### AIM OF THE TASK
Provide the data again in its entirety, exactly as given.

### DATA
════════════════════

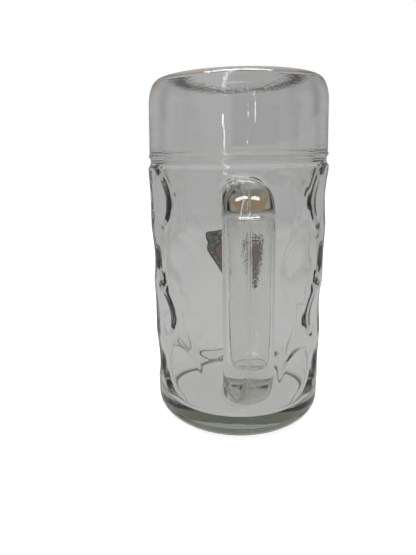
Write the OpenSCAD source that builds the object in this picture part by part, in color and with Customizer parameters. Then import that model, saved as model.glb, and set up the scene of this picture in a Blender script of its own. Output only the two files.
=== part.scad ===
// One-litre dimpled beer mug of pressed glass, with a fired enamel badge.
// Millimetres, +Z up. The origin is the middle of the base, on the table.
// The handle points along -Y and the badge is opposite it, on the +Y wall.

/* [Body] */
// Height from the table to the rim
mug_h = 200; // [170:1:230]
// Outer radius over the ridges of the dimpled wall
wall_r = 52.9; // [46:0.1:60]
// Glass thickness of the bottom
floor_t = 11.5; // [9:0.5:16]
// Glass thickness of the wall between the dimples
wall_glass = 7.7; // [7:0.1:8.4]
// Glass thickness behind a dimple, where the bore follows it
dimple_glass = 7.2; // [6.4:0.1:7.5]
// Radius of the lower outside corner
foot_round = 8; // [6:0.5:10]
// Radius of the corner between floor and bore
floor_round = 5; // [4:0.5:8]
// Width of the ring that the mug stands on
stand_w = 4; // [3:0.5:6]
// Height of the hollow inside that ring
hollow_h = 2; // [1:0.25:3]

/* [Collar and rim] */
// Height of the plain collar under the rim
collar_h = 40; // [34:0.5:48]
// How much smaller the collar's radius is at its foot than the wall's
collar_step = 0.9; // [0:0.1:1.5]
// How much the collar leans in up to the shoulder
collar_lean = 1; // [0:0.1:2]
// Glass thickness at the shoulder
collar_glass = 5.1; // [4:0.1:6.5]
// Height of the bore's short cone inside the collar
cone_h = 22; // [14:1:24]
// Height of the rounded shoulder
shoulder_h = 14; // [11:0.5:16]
// How far the shoulder curves in up to the lip
shoulder_in = 6; // [4.5:0.5:7]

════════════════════

### SOLUTION BELOW
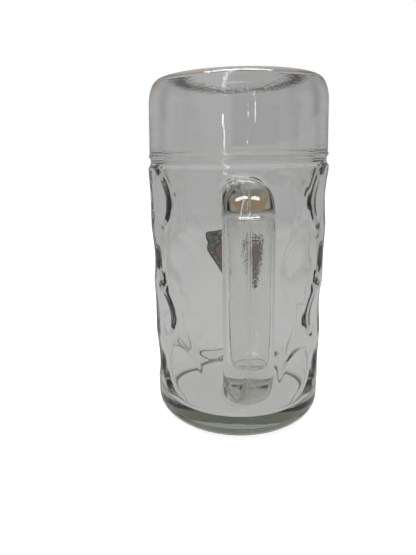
Write the OpenSCAD source that builds the object in this picture part by part, in color and with Customizer parameters. Then import that model, saved as model.glb, and set up the scene of this picture in a Blender script of its own. Output only the two files.
=== part.scad ===
// One-litre dimpled beer mug of pressed glass, with a fired enamel badge.
// Millimetres, +Z up. The origin is the middle of the base, on the table.
// The handle points along -Y and the badge is opposite it, on the +Y wall.

/* [Body] */
// Height from the table to the rim
mug_h = 200; // [170:1:230]
// Outer radius over the ridges of the dimpled wall
wall_r = 52.9; // [46:0.1:60]
// Glass thickness of the bottom
floor_t = 11.5; // [9:0.5:16]
// Glass thickness of the wall between the dimples
wall_glass = 7.7; // [7:0.1:8.4]
// Glass thickness behind a dimple, where the bore follows it
dimple_glass = 7.2; // [6.4:0.1:7.5]
// Radius of the lower outside corner
foot_round = 8; // [6:0.5:10]
// Radius of the corner between floor and bore
floor_round = 5; // [4:0.5:8]
// Width of the ring that the mug stands on
stand_w = 4; // [3:0.5:6]
// Height of the hollow inside that ring
hollow_h = 2; // [1:0.25:3]

/* [Collar and rim] */
// Height of the plain collar under the rim
collar_h = 40; // [34:0.5:48]
// How much smaller the collar's radius is at its foot than the wall's
collar_step = 0.9; // [0:0.1:1.5]
// How much the collar leans in up to the shoulder
collar_lean = 1; // [0:0.1:2]
// Glass thickness at the shoulder
collar_glass = 5.1; // [4:0.1:6.5]
// Height of the bore's short cone inside the collar
cone_h = 22; // [14:1:24]
// Height of the rounded shoulder
shoulder_h = 14; // [11:0.5:16]
// How far the shoulder curves in up to the lip
shoulder_in = 6; // [4.5:0.5:7]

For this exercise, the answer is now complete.